Experts say in the battle against the COVID-19 pandemic there are a lot of encouraging signs here in Connecticut and a return to our new normal might not be far off.
The cases, the test positivity rate and hospitalizations are tumbling down.
“Once you reach a certain point where enough people are vaccinated with immunity, have recent infection with immunity, you're able to get some degree of what we call a herd protection, where the spread starts to slow,” said Dr. Howard Forman, a Yale School of Public Health professor.
Hospitalizations soared with the arrival of the omicron variant and hit a peak two weeks ago, according to state Public Health data.
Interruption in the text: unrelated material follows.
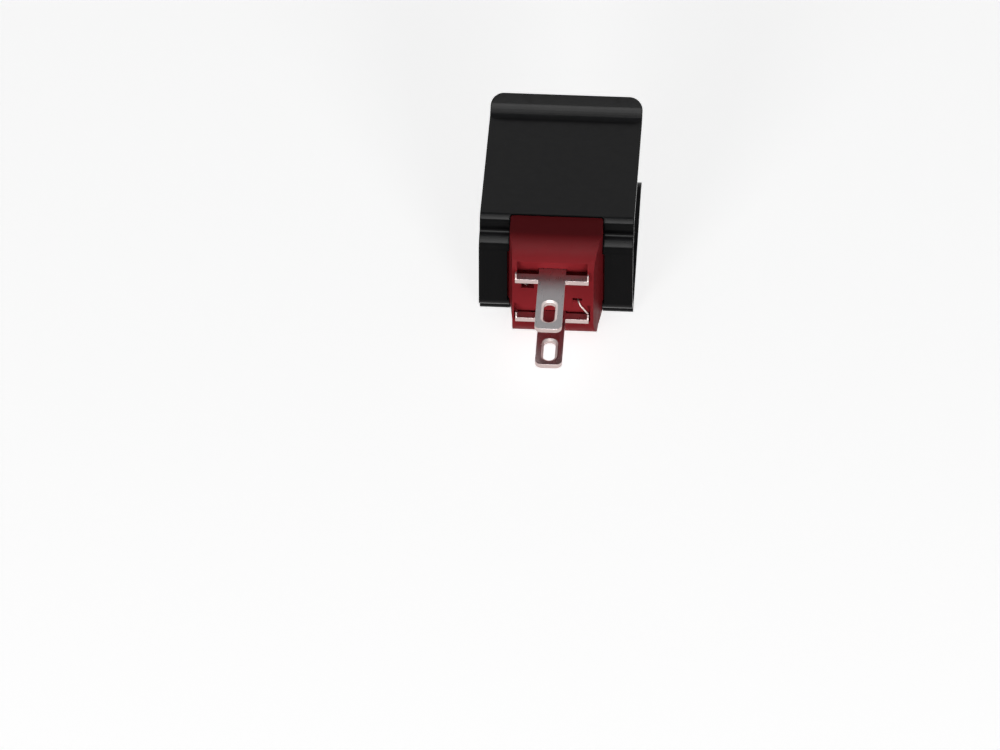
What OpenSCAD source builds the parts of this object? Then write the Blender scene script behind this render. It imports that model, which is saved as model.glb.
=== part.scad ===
// Clip-on pipe thermistor: a folded spring strip that snaps over a pipe, and a moulded
// housing in its bridge that carries two quick-connect tabs and a metal sensing cup.
// X runs across the strip, +Y points out of the jaws' mouth and +Z is up.
// The origin is on the surface that the clip lies on, under the middle of its outline.

/* [Spring clip] */
// Width of the strip
strip_w = 16; // [14:0.5:22]
// Thickness of the strip
strip_t = 0.5; // [0.4:0.05:0.6]
// Height of the bridge, over both its bends
bridge_h = 9; // [8:0.2:13]
// Outer radius of the two bends that end the bridge
bridge_bend_r = 1.3; // [0.8:0.1:1.4]
// Distance from the bridge's front face back to the front of the risers
riser_y = 1.75; // [1.7:0.05:2.4]
// Height of each riser, from the shoulder to the jaw's outer face
riser_h = 1.7; // [1.4:0.1:2.6]
// Hollow radius at the foot of each riser
foot_r = 0.3; // [0.2:0.05:0.35]
// Outer radius of the bend from riser to jaw
near_r = 0.9; // [0.7:0.05:1]
// Length of each jaw, from the riser's front to the throat
jaw_l = 19.6; // [15:0.2:26]
// Angle at which each jaw closes towards the throat
jaw_angle = 5; // [3:0.5:6]
// Hollow radius at the throat
throat_r = 2; // [1:0.1:2.4]
// Angle at which each lip opens
lip_angle = 50; // [40:1:60]
// Radius of the lips' corners
lip_corner_r = 1.4; // [0.5:0.1:1.6]
// Distance that the window runs past the riser's front into each jaw
window_past = 0.85; // [0.7:0.05:1.2]
// Corner radius of the window
window_corner_r = 0.3; // [0.2:0.05:0.8]
// Height of the window's wider stretch in the bridge
bridge_window_h = 6.6; // [4:0.1:6.6]

/* [Housing] */
// Width of the housing where it fills the window
body_w = 9.56; // [9:0.02:11]
// Width of the housing where it fills the window's wider stretch in the bridge
base_w = 9.96; // [9.6:0.02:11.4]
// Distance that this wider stretch of the housing stands in front of the bridge
base_out = 0.3; // [0.1:0.05:0.6]
// Width of the housing at its front face
face_w = 8.7; // [8.6:0.1:9]
// Distance from the front face to where the sides begin to flare
flare_y = 1.1; // [0.5:0.1:2]
// Distance that the front face stands in front of the bridge
face_out = 3.2; // [2.8:0.1:4.5]
// Radius of the rounded edges over and under the front face
nose_r = 3; // [1.5:0.1:3.5]
// Thickness of the flange behind the bridge
flange_t = 1.2; // [0.8:0.05:1.2]
// Width of the flange behind the bridge
flange_w = 12.6; // [12:0.1:13.5]
// Width of the block behind the risers
rear_w = 11; // [10.4:0.1:11.4]
// Distance from the bridge's front face to the back of that block
rear_y = 5.2; // [4.6:0.1:6]
// Outer diameter of the collar round the cup
collar_d = 8.6; // [8:0.1:9.6]
// Distance that the collar stands behind the block
collar_l = 1; // [0.5:0.1:1.2]
// Depth of the recesses round and over the crossbars
recess_depth = 0.9; // [0.7:0.05:1.1]
// Width of the recess over the upper crossbar
upper_recess_w = 7.3; // [6.6:0.1:7.8]

/* [Terminals] */
// Thickness of the terminals
tab_t = 0.5; // [0.4:0.05:0.8]
// Width of the tabs
tab_w = 2.8; // [2.2:0.1:3.4]
// Length of the upper tab, from the crossbar's front edge
upper_tab_l = 7.8; // [7.4:0.1:9.5]
// Length of the lower tab, from the crossbar's front edge
lower_tab_l = 7.4; // [7.3:0.1:9.5]
// Radius of the tabs' corners
tab_corner_r = 0.7; // [0.2:0.05:1]
// Width of the slot in each tab
slot_w = 1.5; // [1:0.05:1.6]
// Length of the slot in each tab
slot_l = 3.5; // [2:0.1:3.6]
// Distance from the crossbar's front edge to the slot
slot_from = 3.25; // [2.5:0.05:3.3]
// Width of the crossbars
bar_w = 7.6; // [6.8:0.1:7.7]
// Length of the crossbars, from front to back
bar_l = 1; // [0.8:0.05:1]
// Distance that the upper crossbar's front edge stands proud of the face
bar_proud = 1.05; // [1.05:0.05:1.5]
// Distance that the lower crossbar is set back from the upper one
lower_set_back = 0.6; // [0:0.05:0.7]
// Distance that both terminals lie to the left of the middle
terminal_left = 0.2; // [0:0.05:0.25]
// Depth in the face that the stem behind each crossbar reaches
stem_depth = 2; // [1.6:0.1:2.2]
// Height of each terminal's middle over or under the middle plane
terminal_z = 2.8; // [2.5:0.05:3.2]
// Height of the ears at the ends of the crossbars
ear_h = 0.5; // [0.3:0.05:0.7]
// Thickness of the ears
ear_t = 0.16; // [0.14:0.02:0.3]
// Length of the ears, from front to back
ear_l = 0.5; // [0.3:0.05:0.7]

/* [Sensing cup] */
// Outer diameter of the cup
cup_d = 6.4; // [5.6:0.1:7]
// Wall of the cup
cup_t = 0.4; // [0.25:0.05:0.5]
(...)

Since then they’ve gone down 30%.
“It had a really tremendous impact on health care over a short period of time. And so I think you know, as we see, hospitalizations decline, you know, that it does, you know, bring some hope, at least you know in the next in the short term,” said Dr. David Banach, a UConn Health hospital epidemiologist.
Dr. Banach expressed cautious optimism moving forward because there are still a lot of unknowns.
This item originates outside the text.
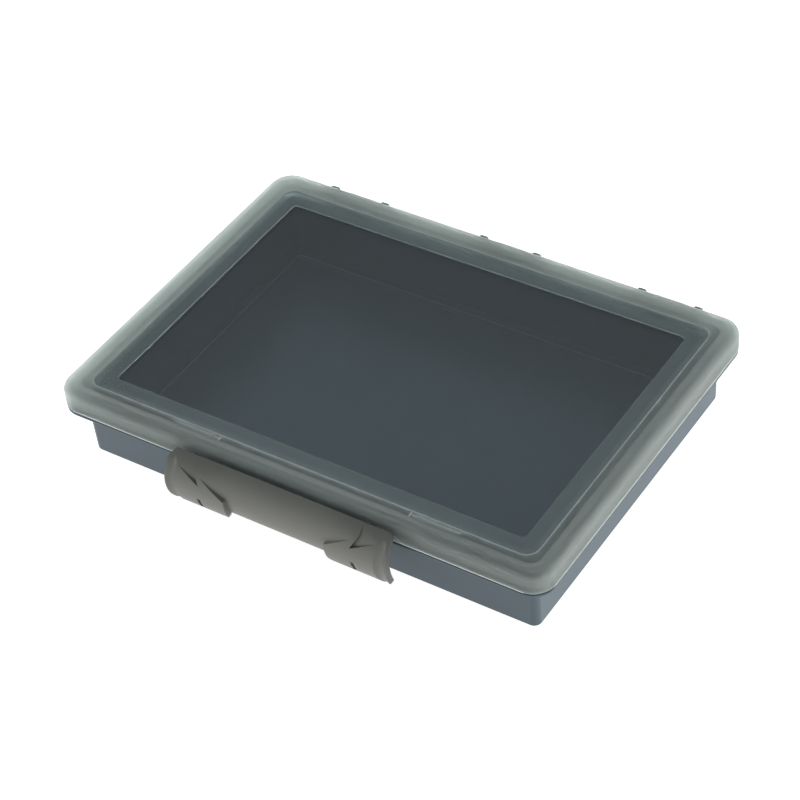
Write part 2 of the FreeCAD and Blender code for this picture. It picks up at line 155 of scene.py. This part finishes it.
# %% Make a finished copy of a piece
def finished_copy(node, name, crisp=(), lined=(), cuts=()):
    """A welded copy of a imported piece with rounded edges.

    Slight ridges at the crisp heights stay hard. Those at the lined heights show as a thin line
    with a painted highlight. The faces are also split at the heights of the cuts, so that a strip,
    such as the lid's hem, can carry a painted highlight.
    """
    source = frame["nodes"][node]
    mesh = source.data.copy()
    mesh.name = name
    mesh.materials.clear()
    mesh.shade_smooth()
    piece = bpy.data.objects.new(name, mesh)
    bpy.context.scene.collection.objects.link(piece)
    work = bmesh.new()
    work.from_mesh(mesh)
    bmesh.ops.remove_doubles(work, verts=work.verts, dist=WELD)
    bmesh.ops.dissolve_limit(work, angle_limit=FLAT_TURN, verts=work.verts, edges=work.edges)
    ridges = []
    for edge in work.edges:
        if SLIGHT_TURN < edge.calc_face_angle(0.0) < ROUND_TURN:
            if lies_at(edge, crisp):
                edge.smooth = False
            if lies_at(edge, lined) and inset_of(edge) > RIDGE_INSET - SLACK:
                ridges.append(edge)
    print(name, len(ridges), "ridge edges")
    draw_lines(work, ridges, cuts)
    # The raised marks are too low for a rounded edge
    weight = work.edges.layers.float.new("bevel_weight_edge")
    for edge in work.edges:
        on_mark = all(on_marks(v.co) and v.co.z > BAND_TOP - NEAR for v in edge.verts)
        if edge.calc_face_angle(0.0) > ROUND_TURN and not on_mark:
            edge[weight] = 1.0
    work.to_mesh(mesh)
    work.free()
    bevel = piece.modifiers.new("edge_round", "BEVEL")
    bevel.width = EDGE_ROUND
    bevel.segments = 2
    bevel.limit_method = "WEIGHT"
    bevel.use_clamp_overlap = True
    flat = piece.modifiers.new("flat_stays_flat", "WEIGHTED_NORMAL")
    flat.mode = "FACE_AREA"
    flat.weight = 100
    flat.keep_sharp = True
    depsgraph = bpy.context.evaluated_depsgraph_get()
    rounded = bpy.data.meshes.new_from_object(piece.evaluated_get(depsgraph))
    piece.modifiers.clear()
    piece.data = rounded
    rounded.name = name
    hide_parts(node)
    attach(piece, source["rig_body"])
    print(name, len(rounded.polygons), "faces")
    return piece


tray = finished_copy("tray", "tray_finished")
# The cut just above the lid's lower edge makes the hem strip that carries a painted highlight.
lid = finished_copy("lid", "lid_finished", crisp=(SHELF_TOP,), lined=(BAND_TOP,),
                    cuts=(LID_LOW + HEM,))
latch = finished_copy("latch", "latch_finished")

# %% [markdown]
# ## Shared effects
#
# Two effects appear on more than one plastic, so each is a node group: a fine spark-eroded grain,
# which is a height for a Bump node, and a mottling, which varies colour and gloss a little.

# %% Build the shared effects
def new_group(name, inputs, outputs):
    """An empty shader group with float inputs as (name, value) and outputs as (name, kind)."""
    tree = bpy.data.node_groups.new(name, "ShaderNodeTree")
    for label, value in inputs:
        socket = tree.interface.new_socket(label, in_out="INPUT", socket_type="NodeSocketFloat")
        socket.default_value = value
    for label, kind in outputs:
        tree.interface.new_socket(label, in_out="OUTPUT", socket_type=kind)
    return tree, tree.nodes.new("NodeGroupInput"), tree.nodes.new("NodeGroupOutput")


def place(tree, kind, **settings):
    """A node with the values of its properties and unlinked sockets set by name."""
    node = tree.nodes.new(kind)
    for key, value in settings.items():
        if hasattr(node, key):
            setattr(node, key, value)
        else:
            node.inputs[key.replace("_", " ")].default_value = value
    return node


def build_grain():
    """A fine even noise, as a height."""
    tree, given, out = new_group("moulded_grain", [("Scale", 2500.0)],
                                 [("Height", "NodeSocketFloat")])
    coords = place(tree, "ShaderNodeTexCoord")
    noise = place(tree, "ShaderNodeTexNoise", Detail=2.0, Roughness=0.6)
    tree.links.new(coords.outputs["Object"], noise.inputs["Vector"])
    tree.links.new(given.outputs["Scale"], noise.inputs["Scale"])
    tree.links.new(noise.outputs["Fac"], out.inputs["Height"])
    return tree


def build_mottle():
    """Broad soft patches, as a mask from 0 to 1."""
    tree, given, out = new_group("mottle", [("Scale", 25.0)], [("Mask", "NodeSocketFloat")])
    coords = place(tree, "ShaderNodeTexCoord")
    noise = place(tree, "ShaderNodeTexNoise", Detail=5.0, Roughness=0.62)
    ramp = place(tree, "ShaderNodeMapRange")
    ramp.inputs["From Min"].default_value = 0.3
    ramp.inputs["From Max"].default_value = 0.7
    tree.links.new(coords.outputs["Object"], noise.inputs["Vector"])
    tree.links.new(given.outputs["Scale"], noise.inputs["Scale"])
    tree.links.new(noise.outputs["Fac"], ramp.inputs["Value"])
    tree.links.new(ramp.outputs["Result"], out.inputs["Mask"])
    return tree


grain_group = build_grain()
mottle_group = build_mottle()
print("groups:", [g.name for g in bpy.data.node_groups])

# %% [markdown]
# ## Plastics
#
# Each plastic is one Principled shader. What is the same all over the surface is set on its own
# sockets; the groups only vary colour, roughness and the bump. The lid is clear plastic that lets
# light through: polished in the window, lightly etched on the shelf, and strongly on the rim.

# %% Write the material maker
def srgb(r, g, b):
    """A colour written as 0-255 screen values, as the shader's linear colour."""
    def linear(v):
        v = v / 255
        return v / 12.92 if v <= 0.04045 else ((v + 0.055) / 1.055) ** 2.4
    return (linear(r), linear(g), linear(b), 1.0)


def plastic(name, dark, light, rough, grain, grain_depth, mottle=25.0, **constants):
    """A moulded plastic whose colour and gloss drift between two values."""
    material = bpy.data.materials.new(name)
    material.use_nodes = True
    tree = material.node_tree
    shader = tree.nodes["Principled BSDF"]
    patches = place(tree, "ShaderNodeGroup", node_tree=mottle_group)
    patches.inputs["Scale"].default_value = mottle
    colour = place(tree, "ShaderNodeMix", data_type="RGBA")
    colour.inputs["A"].default_value = dark
    colour.inputs["B"].default_value = light
    gloss = place(tree, "ShaderNodeMapRange")
    gloss.inputs["To Min"].default_value = rough[0]
    gloss.inputs["To Max"].default_value = rough[1]
    texture = place(tree, "ShaderNodeGroup", node_tree=grain_group)
    texture.inputs["Scale"].default_value = grain
    bump = place(tree, "ShaderNodeBump")
    bump.inputs["Strength"].default_value = 1.0
    bump.inputs["Distance"].default_value = grain_depth
    tree.links.new(patches.outputs["Mask"], colour.inputs["Factor"])
    tree.links.new(patches.outputs["Mask"], gloss.inputs["Value"])
    tree.links.new(colour.outputs["Result"], shader.inputs["Base Color"])
    tree.links.new(gloss.outputs["Result"], shader.inputs["Roughness"])
    tree.links.new(texture.outputs["Height"], bump.inputs["Height"])
    tree.links.new(bump.outputs["Normal"], shader.inputs["Normal"])
    for socket, value in constants.items():
        shader.inputs[socket.replace("_", " ")].default_value = value
    return material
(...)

Overall trends are heading in the right direction.
Dr. Forman expects case numbers should be fairly low in our state in just a few weeks.
He thinks we’re getting to the point of removing some public health measures, including when it comes to mask rules.
“I know it's hard to believe and I know that it's sort of like Lucy with the football, every time we get close, the football gets pulled away. But I do think we're getting much closer to that,” said Dr. Forman.
As far as the future, it’s not clear how the virus will continue spreading with possible outbreaks at different times of the year or just in the winter.
And as potential new variants appear, the public health commissioner said we’re more prepared, including with better treatments and prevention.
“We are in such a different place than we were two years ago. First of all, we know and have all the tools that we know work to deal with variants, which is, we are masking, we are testing, we are getting people vaccinated and boosted,” said Dr. Manisha Juthani, the state public health commissioner.
Getting boosted seems to be an incredibly important step for the elderly and those with underlying medical conditions.
A growing number of patients in hospitals with COVID are vaccinated – nearly half - and doctors say they have been seeing more breakthrough cases with people overdue for a booster shot.